Closure Notices and Orders
A Freedom of Information request issued by x:talk to the MET has revealed that in four of the five London Olympic boroughs only one closure order and notice has been applied for pursuant to s.21 of the Policing and Crime Act. However, the FOI states that “this response does not mean that no premises were closed, instead it confirms that no premises were closed in these four boroughs as a result of a notice issued under Section 21, Schedule 2 of the Policing and Crime Act 2009 … premises usually respond to requests from Police to close and often other legitimate means of closing them are adopted, such as consultation with the landlord & follow through action resulting from that. Barriers to use of closure notices include civil court fees and consultation process.”

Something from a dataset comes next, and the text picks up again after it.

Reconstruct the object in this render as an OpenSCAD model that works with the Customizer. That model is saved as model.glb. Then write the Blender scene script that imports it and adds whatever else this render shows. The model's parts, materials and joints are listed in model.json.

We therefore call for a suspension of police efforts to serve notices and close premises where they suspect prostitution offences are being carried out, whether in the pursuance of a closure order / notice under s.21 of the Policing and Crime Act 2009, ss.33A-36 of the Sexual Offences Act 1956, or any other legal measure. However, it is important to note that our call for suspension does not apply to premises where child related prostitution or pornography offences are suspected (ss.47-50 Sexual Offences Act 2003). Our call relates solely to premises where prostitution offences under s.52-53 of the Sexual Offences Act 2003 are suspected.
x:talk is a sex worker led co-operative based in London. It runs English language classes that are free to workers from all areas of the sex industry. x:talk approaches language teaching as knowledge sharing between equals and regards the ability to communicate as a fundamental tool for sex workers to work in safer conditions, to organise and to socialise with each other.